◆ Stored data:
•••
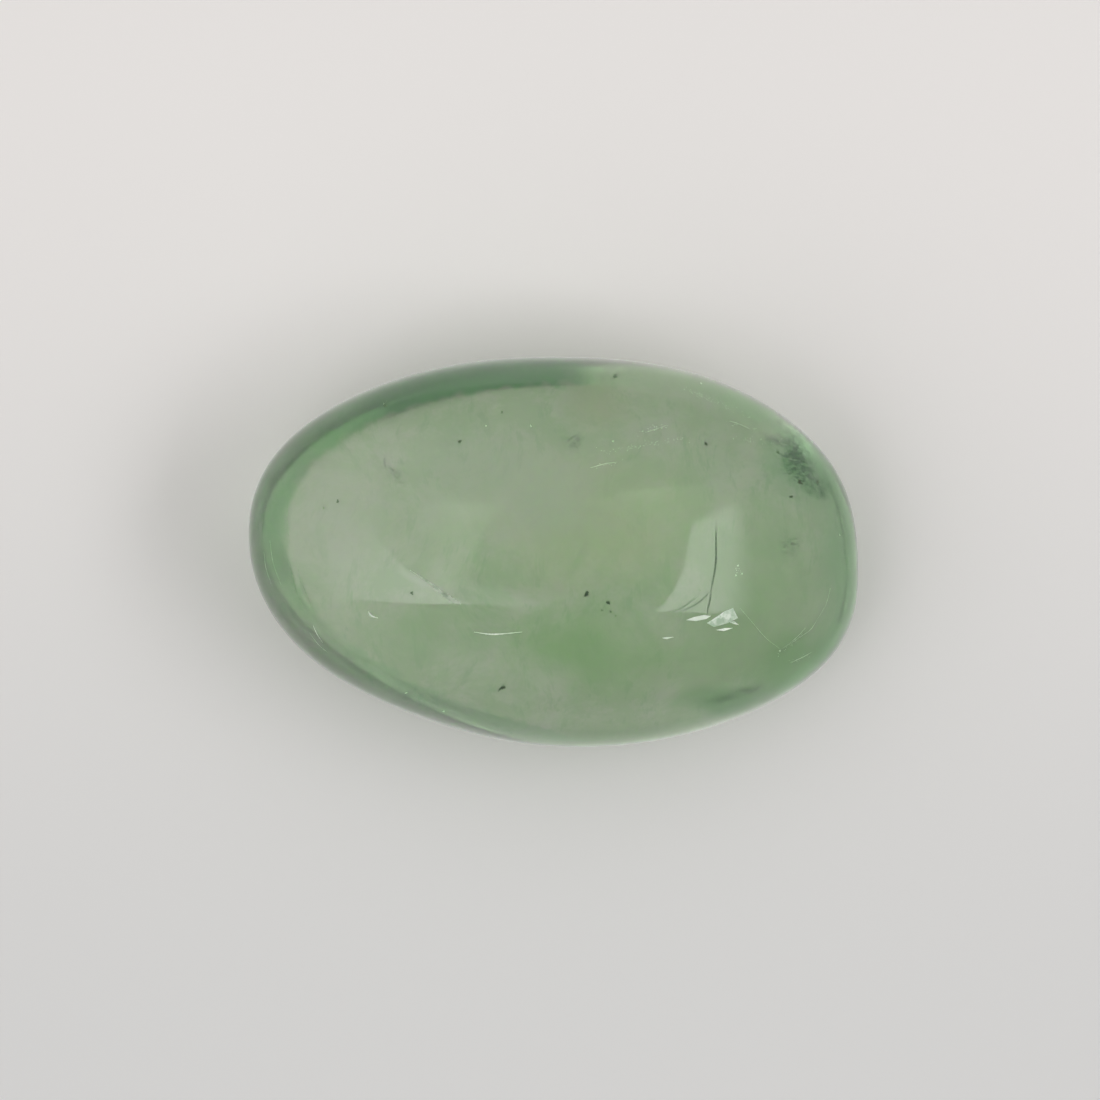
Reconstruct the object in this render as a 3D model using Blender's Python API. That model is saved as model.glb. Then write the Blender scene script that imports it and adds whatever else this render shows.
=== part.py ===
"""A tumbled fluorite pebble: one polished, see-through green stone with no other pieces.

It is modelled in metres, +Z up, lying on the small flat spot worn under its belly. The origin is
in the middle of its length and width, on the surface that it rests on. +X runs along the stone,
towards its broad end, and +Y across it.
"""

import math

import bmesh
import bpy
from mathutils import Vector

LENGTH = 0.0300
WIDTH = 0.0192
HEIGHT = 0.0124
# The widest line round the stone stands this share of the height above the resting spot. It
# climbs by RIM_LIFT towards the end that faces RIM_LIFT_TURN degrees from +X, and dips at the other.
RIM_SHARE = 0.50
RIM_LIFT = 0.0015
RIM_LIFT_TURN = 165
# How much is worn off the belly to make the resting spot
FLAT_DEPTH = 0.00006

# How far the outline, seen from above, stands out from a plain ellipse: twelve even steps of the
# ellipse's angle, counterclockwise from +X. The +Y side is fuller, the -Y side slimmer to the left.
OUTLINE = (0.998, 1.020, 1.024, 0.993, 1.017, 1.040, 1.000, 0.973, 0.951, 0.990, 1.028, 1.055)

# The upright section is a superellipse: 2 is a plain ellipse, and more is fuller in the shoulders
CROWN_POWER = 2.15
BELLY_POWER = 2.00

# Broad, faint swells and worn hollows left by tumbling. Each has the direction it faces (turn from
# +X and tilt above the rim, in degrees), its reach in degrees and its height in metres.
SWELLS = (
    ("left_shoulder", 165, 40, 34, 0.00022),
    ("right_shoulder", -20, 48, 30, 0.00018),
    ("back_hollow", 60, 38, 30, -0.00020),
    ("front_hollow", -115, 35, 32, -0.00014),
    ("belly_ridge", 20, -48, 34, 0.00020),
    ("belly_hollow", 205, -40, 30, -0.00018),
)

# Squares along each side of the cube that is blown up into the stone
GRID = 25

STONE_GREEN = (0.30, 0.45, 0.27, 1.0)
POLISH = 0.08
FLUORITE_IOR = 1.434


def clear_scene():
    for thing in list(bpy.data.objects):
        bpy.data.objects.remove(thing, do_unlink=True)


def outline_factor(turn):
    """The outline's factor at an angle of the ellipse, on a smooth closed curve through OUTLINE."""
    count = len(OUTLINE)
    step = (turn / (2 * math.pi) * count) % count
    first = int(step)
    share = step - first
    before, start, end, after = (OUTLINE[(first + k) % count] for k in (-1, 0, 1, 2))
    slope_in = (end - before) / 2
    slope_out = (after - start) / 2
    rise = end - start
    return (
        start
        + slope_in * share
        + (3 * rise - 2 * slope_in - slope_out) * share**2
        + (slope_in + slope_out - 2 * rise) * share**3
    )


def facing(turn_deg, tilt_deg):
    """The unit vector that faces a turn from +X and a tilt above the rim."""
    turn, tilt = math.radians(turn_deg), math.radians(tilt_deg)
    flat = math.cos(tilt)
    return Vector((flat * math.cos(turn), flat * math.sin(turn), math.sin(tilt)))


def swell_height(way):
    """How far the swells and hollows lift the surface in the direction way."""
    height = 0.0
    for _name, turn, tilt, reach, lift in SWELLS:
        apart = math.degrees(way.angle(facing(turn, tilt)))
        height += lift * math.exp(-((apart / reach) ** 2))
    return height


def surface_point(way):
    """The point of the stone's skin that belongs to the unit vector way, before the fit."""
    turn = math.atan2(way.y, way.x)
    side = math.hypot(way.x, way.y)
    power = CROWN_POWER if way.z > 0 else BELLY_POWER
    reach = (side**power + abs(way.z) ** power) ** (-1 / power)
    factor = outline_factor(turn) * reach * side
    depth = HEIGHT * (1 - RIM_SHARE if way.z > 0 else RIM_SHARE)
    lift = RIM_LIFT * side**2 * math.cos(turn - math.radians(RIM_LIFT_TURN))
    point = Vector(
        (
            LENGTH / 2 * factor * math.cos(turn),
            WIDTH / 2 * factor * math.sin(turn),
            depth * reach * way.z + lift,
        )
    )
    return point + way * swell_height(way)


def blow_up(mesh):
    """Turns a gridded cube into the stone, with nearly even faces all over."""
    for vertex in mesh.verts:
        way = Vector([math.tan(c * math.pi / 4) for c in vertex.co]).normalized()
        vertex.co = surface_point(way)


def cut_resting_spot(mesh):
    """Wears the flat spot under the belly."""
    lowest = min(vertex.co.z for vertex in mesh.verts)
    everything = list(mesh.verts) + list(mesh.edges) + list(mesh.faces)
    bmesh.ops.bisect_plane(
        mesh,
        geom=everything,
        plane_co=(0, 0, lowest + FLAT_DEPTH),
        plane_no=(0, 0, -1),
        clear_outer=True,
    )
    rim = [edge for edge in mesh.edges if edge.is_boundary]
    bmesh.ops.contextual_create(mesh, geom=rim)


def fit_to_size(mesh):
    """Stretches the stone to its exact length, width and height, standing on z = 0."""
    points = [vertex.co for vertex in mesh.verts]
    low = Vector([min(p[axis] for p in points) for axis in range(3)])
    high = Vector([max(p[axis] for p in points) for axis in range(3)])
    size = (LENGTH, WIDTH, HEIGHT)
    for point in points:
        for axis in range(3):
            share = (point[axis] - low[axis]) / (high[axis] - low[axis])
            point[axis] = size[axis] * (share if axis == 2 else share - 0.5)


def fluorite():
    material = bpy.data.materials.new("green_fluorite")
    material.use_nodes = True
    shader = material.node_tree.nodes["Principled BSDF"]
    shader.inputs["Base Color"].default_value = STONE_GREEN
    shader.inputs["Metallic"].default_value = 0.0
    shader.inputs["Roughness"].default_value = POLISH
    shader.inputs["IOR"].default_value = FLUORITE_IOR
    shader.inputs["Transmission Weight"].default_value = 0.7
    return material


def make_stone():
    mesh = bmesh.new()
    bmesh.ops.create_cube(mesh, size=2)
    bmesh.ops.subdivide_edges(mesh, edges=mesh.edges[:], cuts=GRID - 1, use_grid_fill=True)
    blow_up(mesh)
    cut_resting_spot(mesh)
    fit_to_size(mesh)
    bmesh.ops.triangulate(mesh, faces=[f for f in mesh.faces if len(f.verts) == 4])
    bmesh.ops.recalc_face_normals(mesh, faces=mesh.faces[:])
    data = bpy.data.meshes.new("fluorite_stone")
    mesh.to_mesh(data)
    mesh.free()
    data.shade_smooth()
    data.set_sharp_from_angle(angle=math.radians(40))
    data.materials.append(fluorite())
    return bpy.data.objects.new("fluorite_stone", data)


def main():
    clear_scene()
    collection = bpy.data.collections.new("fluorite_gemstone")
    bpy.context.scene.collection.children.link(collection)
    collection.objects.link(make_stone())


main()
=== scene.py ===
"""The looks of a tumbled fluorite pebble: cloudy, see-through green crystal under a glassy polish.

The stone lies on a pale floor and is seen from straight above, with +X to the right and +Y up.
Its skin follows the same formula as the solid, with far more faces. Veils and a haze of tiny
bubbles and mossy dark flakes hang inside it. Specks, bruises, chipped cleavage faces, scratches
and cracks lie on the skin. Each is placed by the pixel of the photograph where it shows. What
hangs inside is sunk along the bent line of sight, so that it stays in the crystal from every side.
"""

import math
import random

import bmesh
import bpy
from mathutils import Matrix, Vector
from mathutils.bvhtree import BVHTree


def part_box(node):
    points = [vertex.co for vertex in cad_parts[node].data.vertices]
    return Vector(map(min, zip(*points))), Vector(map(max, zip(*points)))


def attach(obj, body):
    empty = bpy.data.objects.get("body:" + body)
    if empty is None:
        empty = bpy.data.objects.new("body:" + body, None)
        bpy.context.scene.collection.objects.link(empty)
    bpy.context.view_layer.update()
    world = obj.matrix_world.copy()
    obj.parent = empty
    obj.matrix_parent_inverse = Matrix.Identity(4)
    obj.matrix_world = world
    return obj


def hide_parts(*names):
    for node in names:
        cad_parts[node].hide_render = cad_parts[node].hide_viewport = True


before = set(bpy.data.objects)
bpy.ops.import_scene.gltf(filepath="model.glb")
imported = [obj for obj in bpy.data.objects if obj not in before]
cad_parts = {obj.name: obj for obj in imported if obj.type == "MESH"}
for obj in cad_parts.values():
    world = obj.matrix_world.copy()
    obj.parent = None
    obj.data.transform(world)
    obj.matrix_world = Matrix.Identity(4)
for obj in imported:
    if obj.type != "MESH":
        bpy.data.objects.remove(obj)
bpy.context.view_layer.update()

MM = 0.001
STONE_NODE = "fluorite_stone"
LOW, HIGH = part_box(STONE_NODE)
LENGTH, WIDTH, HEIGHT = HIGH - LOW

# The skin's form, as in the solid: the widest line's share of the height and its climb towards a
# turn from +X, how much is worn off the belly, the outline's twelve factors, and the section's
# fullness over and under the widest line. A swell or hollow has the turn and tilt that it faces,
# its reach in degrees and its height.
RIM_SHARE = 0.50
RIM_LIFT = 0.0015
RIM_LIFT_TURN = 165
FLAT_DEPTH = 0.00006
OUTLINE = (0.998, 1.020, 1.024, 0.993, 1.017, 1.040, 1.000, 0.973, 0.951, 0.990, 1.028, 1.055)
CROWN_POWER = 2.15
BELLY_POWER = 2.00
SWELLS = (
    ("left_shoulder", 165, 40, 34, 0.00022),
    ("right_shoulder", -20, 48, 30, 0.00018),
    ("back_hollow", 60, 38, 30, -0.00020),
    ("front_hollow", -115, 35, 32, -0.00014),
    ("belly_ridge", 20, -48, 34, 0.00020),
    ("belly_hollow", 205, -40, 30, -0.00018),
)
# Squares along each side of the cube that is blown up into the skin
SKIN_GRID = 100

FLUORITE_IOR = 1.434

# The camera looks straight down. The photograph's frame is FRAME_WIDTH wide at the stone's rim,
# and the stone lies a little right of the frame's middle and below it.
CAMERA_HEIGHT = 0.450
FRAME_WIDTH = 0.05414
CAMERA_SHIFT = Vector((-0.00022, 0.00010, 0.0))
RIM_HEIGHT = RIM_SHARE * HEIGHT
EYE = CAMERA_SHIFT + Vector((0, 0, CAMERA_HEIGHT))
PHOTO_SIZE = 1100
PIXEL = FRAME_WIDTH / PHOTO_SIZE

# Specks, chips and lines of the polish lie this far above the skin
SKIN_GAP = 0.000003

chance = random.Random(11)


# The skin


def outline_factor(turn):
    """The outline's factor at an angle of the ellipse, on a smooth closed curve through OUTLINE."""
    count = len(OUTLINE)
    step = (turn / (2 * math.pi) * count) % count
    first = int(step)
    share = step - first
    before, start, end, after = (OUTLINE[(first + k) % count] for k in (-1, 0, 1, 2))
    slope_in = (end - before) / 2
    slope_out = (after - start) / 2
    rise = end - start
    return (
        start
        + slope_in * share
        + (3 * rise - 2 * slope_in - slope_out) * share**2
        + (slope_in + slope_out - 2 * rise) * share**3
    )


def facing(turn_deg, tilt_deg):
    """The unit vector that faces a turn from +X and a tilt above the rim."""
    turn, tilt = math.radians(turn_deg), math.radians(tilt_deg)
    flat = math.cos(tilt)
    return Vector((flat * math.cos(turn), flat * math.sin(turn), math.sin(tilt)))


SWELL_WAYS = [(facing(turn, tilt), math.radians(reach), lift) for _n, turn, tilt, reach, lift in SWELLS]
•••
◆ What you are asked to do:
Check each line above for the string "None", then copy the ones that have it.

◆ Task solution:
    if empty is None:
        empty = bpy.data.objects.new("body:" + body, None)
    obj.parent = None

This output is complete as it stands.